Se questo elenco è corretto, si nota l'assoluta assenza di aziende siciliane...

 

"I nostri pescatori sembrano rientrare in un mondo di interessi occulti pur non avendone nessuna partecipazione e/o conoscenza, nulla ha da spartire la marineria della pesca marittima dell’isola in una partita a scacchi sulla pelle della povera gente."

 

L'accusa: "La politica estera italiana non appare in grado di garantire il rimpatrio dei nostri concittadini ed è mancato anche un efficace intervento dell’Alto Rappresentante per la politica estera europea. 

In tutto questo scenario politico, l’atto di pirateria che vede coinvolti i pescatori siciliani sembrerebbe la ritorsione del maresciallo Haftar in risposta alle mosse del governo italiano."

 

"La Sicilia è sempre stata trattata da provincia italiana, ancora oggi la nazione italica non ha nessun interesse per la marineria Siciliana e nemmeno per i Siciliani, siamo abbandonati a noi stessi", lamentano gli armatori.

 

"Abbiamo un privilegio, - afferma Pipitone - uno Statuto Speciale Regionale che nel corso dei lustri nessuno ha mai voluto applicare e che oggi più che mai ha necessità di essere applicato nell’interesse dei Siciliani e della Terra Siciliana, abbiamo il dovere di adoperarci per migliorare gli scambi culturali, economici e turistici in modo autonomo per restituire alla Sicilia quella sovranità calpestata, ma soprattutto è lo strumento da avviare per l’attuazione dell’impegno che consente ai nostri pescatori il rientro nella propria terra."

 

"Noi della Federazione Armatori Siciliani - conclude la nota - non ci intendiamo di politica e non vogliamo entrare in politica, abbiamo un unico obbiettivo, il rientro dei pescherecci con relativi equipaggi per consentire nell’immediato il rientro nelle proprie famiglie.

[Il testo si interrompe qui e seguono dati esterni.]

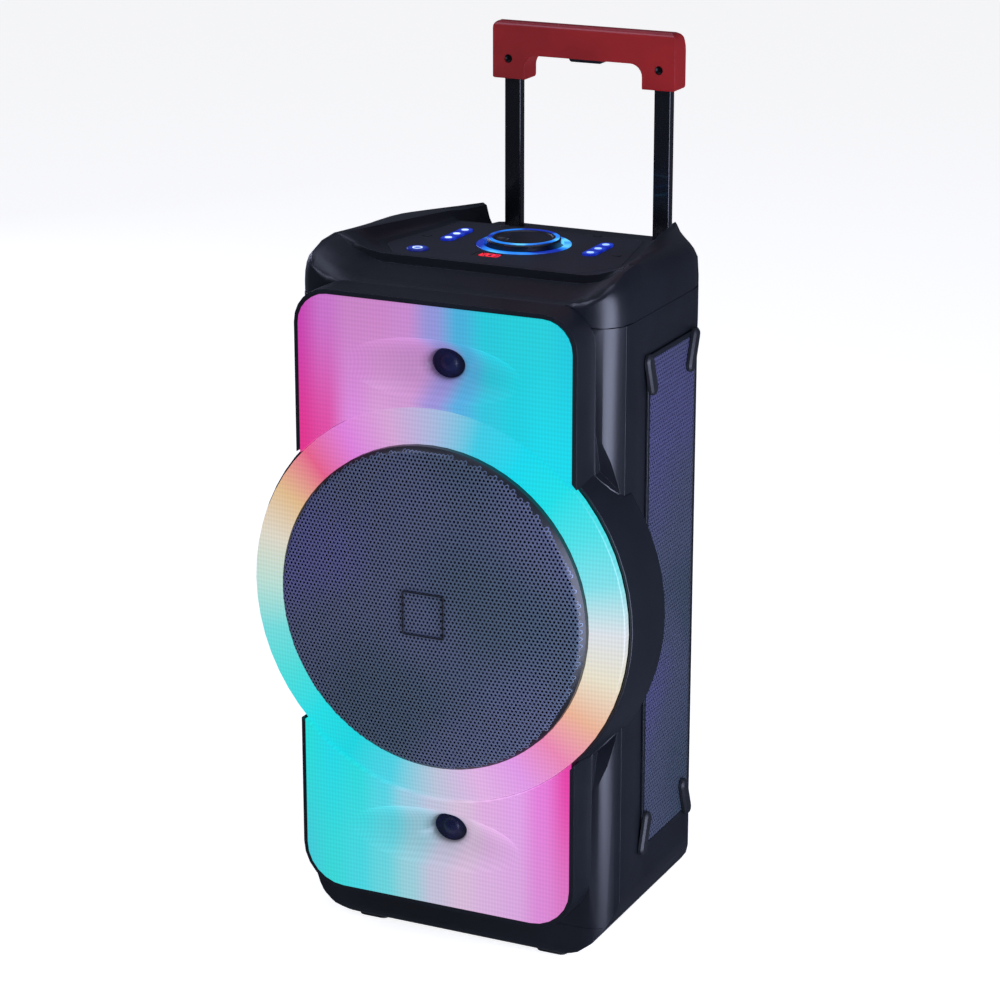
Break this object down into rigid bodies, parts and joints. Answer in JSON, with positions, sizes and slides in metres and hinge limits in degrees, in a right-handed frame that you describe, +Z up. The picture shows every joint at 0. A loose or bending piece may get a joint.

A tal fine, chiediamo l’attivazione delle Istituzioni Regionali per il rientro dei nostri pescatori, la costituzione di una Commissione Regionale parlamentare per il Settore della Pesca che veda coinvolta la Commissione Consultiva Regionale della Pesca nello svolgimento dei lavori funzionali, di contatti, interventi e procedure legislative che consentano il rientro a casa dei nostri concittadini."